■ **What is needed**: Find each line with the word "More" and copy it.

·····

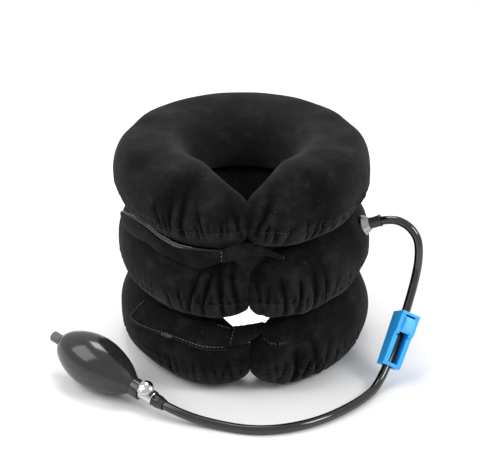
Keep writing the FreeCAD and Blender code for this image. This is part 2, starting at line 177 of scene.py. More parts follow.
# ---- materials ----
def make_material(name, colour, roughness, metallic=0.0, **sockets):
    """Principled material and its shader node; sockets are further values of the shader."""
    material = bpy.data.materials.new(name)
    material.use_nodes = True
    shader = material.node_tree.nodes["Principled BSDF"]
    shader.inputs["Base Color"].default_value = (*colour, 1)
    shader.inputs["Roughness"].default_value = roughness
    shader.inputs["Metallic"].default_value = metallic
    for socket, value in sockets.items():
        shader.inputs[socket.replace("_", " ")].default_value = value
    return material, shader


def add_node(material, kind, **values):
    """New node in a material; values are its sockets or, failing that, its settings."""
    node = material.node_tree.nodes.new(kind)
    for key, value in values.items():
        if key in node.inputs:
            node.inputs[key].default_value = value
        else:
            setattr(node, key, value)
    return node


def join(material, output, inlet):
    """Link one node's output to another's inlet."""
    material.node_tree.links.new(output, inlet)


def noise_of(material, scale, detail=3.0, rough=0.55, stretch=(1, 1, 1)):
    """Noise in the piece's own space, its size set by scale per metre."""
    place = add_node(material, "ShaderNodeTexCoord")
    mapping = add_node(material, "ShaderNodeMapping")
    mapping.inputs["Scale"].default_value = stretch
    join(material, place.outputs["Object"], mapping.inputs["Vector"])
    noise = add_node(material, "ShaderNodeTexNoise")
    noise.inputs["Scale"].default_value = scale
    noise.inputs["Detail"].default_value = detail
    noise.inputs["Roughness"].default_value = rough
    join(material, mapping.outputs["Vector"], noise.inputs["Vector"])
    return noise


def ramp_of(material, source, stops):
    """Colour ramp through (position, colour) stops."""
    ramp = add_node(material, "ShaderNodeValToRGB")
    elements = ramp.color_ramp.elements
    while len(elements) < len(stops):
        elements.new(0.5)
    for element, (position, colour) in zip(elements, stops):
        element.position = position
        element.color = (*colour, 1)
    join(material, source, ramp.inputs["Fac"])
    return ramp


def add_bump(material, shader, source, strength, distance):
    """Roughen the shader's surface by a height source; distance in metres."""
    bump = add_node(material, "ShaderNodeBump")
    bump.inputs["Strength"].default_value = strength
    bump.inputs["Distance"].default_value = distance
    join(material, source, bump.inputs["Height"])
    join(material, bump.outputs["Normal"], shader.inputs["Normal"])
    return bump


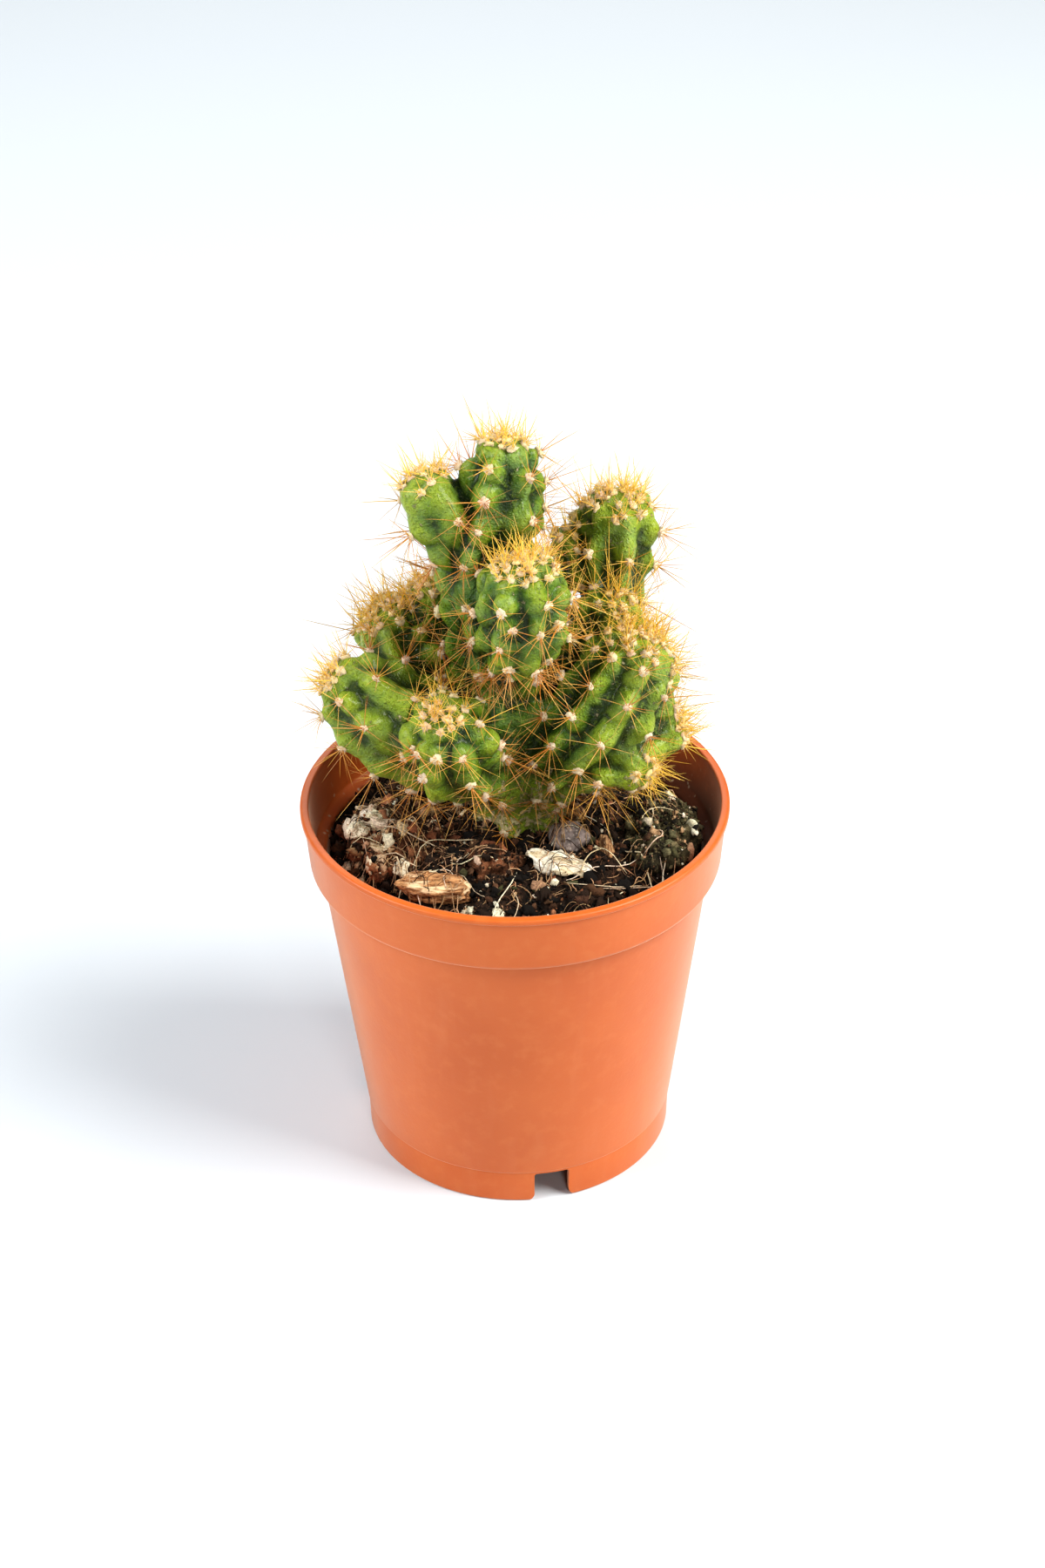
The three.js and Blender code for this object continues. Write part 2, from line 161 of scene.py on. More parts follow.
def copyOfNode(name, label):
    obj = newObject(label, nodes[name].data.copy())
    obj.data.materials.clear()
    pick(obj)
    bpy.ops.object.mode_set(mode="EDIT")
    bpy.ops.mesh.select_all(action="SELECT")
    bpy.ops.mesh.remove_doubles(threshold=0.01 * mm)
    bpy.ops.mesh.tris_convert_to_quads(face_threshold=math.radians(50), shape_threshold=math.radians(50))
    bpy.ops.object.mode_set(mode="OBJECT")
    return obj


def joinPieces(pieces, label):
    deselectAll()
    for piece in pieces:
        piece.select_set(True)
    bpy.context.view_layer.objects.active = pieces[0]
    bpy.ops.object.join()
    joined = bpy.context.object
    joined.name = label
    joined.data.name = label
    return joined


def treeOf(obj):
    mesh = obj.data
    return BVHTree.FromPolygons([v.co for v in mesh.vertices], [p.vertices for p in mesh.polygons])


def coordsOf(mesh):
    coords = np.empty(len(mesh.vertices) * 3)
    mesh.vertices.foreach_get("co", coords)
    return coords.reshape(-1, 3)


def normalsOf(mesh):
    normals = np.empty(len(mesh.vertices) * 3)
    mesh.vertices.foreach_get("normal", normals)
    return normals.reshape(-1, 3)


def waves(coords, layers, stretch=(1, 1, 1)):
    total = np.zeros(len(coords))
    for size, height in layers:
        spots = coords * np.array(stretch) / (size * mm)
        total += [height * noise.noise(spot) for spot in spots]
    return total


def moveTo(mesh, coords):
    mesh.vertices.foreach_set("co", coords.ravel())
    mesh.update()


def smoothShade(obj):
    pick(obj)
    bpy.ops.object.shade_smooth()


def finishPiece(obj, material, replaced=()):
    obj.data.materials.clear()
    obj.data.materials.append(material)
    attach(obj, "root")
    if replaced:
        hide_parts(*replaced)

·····

■ **Exercise answer**:
Keep writing the FreeCAD and Blender code for this image. This is part 2, starting at line 177 of scene.py. More parts follow.
The three.js and Blender code for this object continues. Write part 2, from line 161 of scene.py on. More parts follow.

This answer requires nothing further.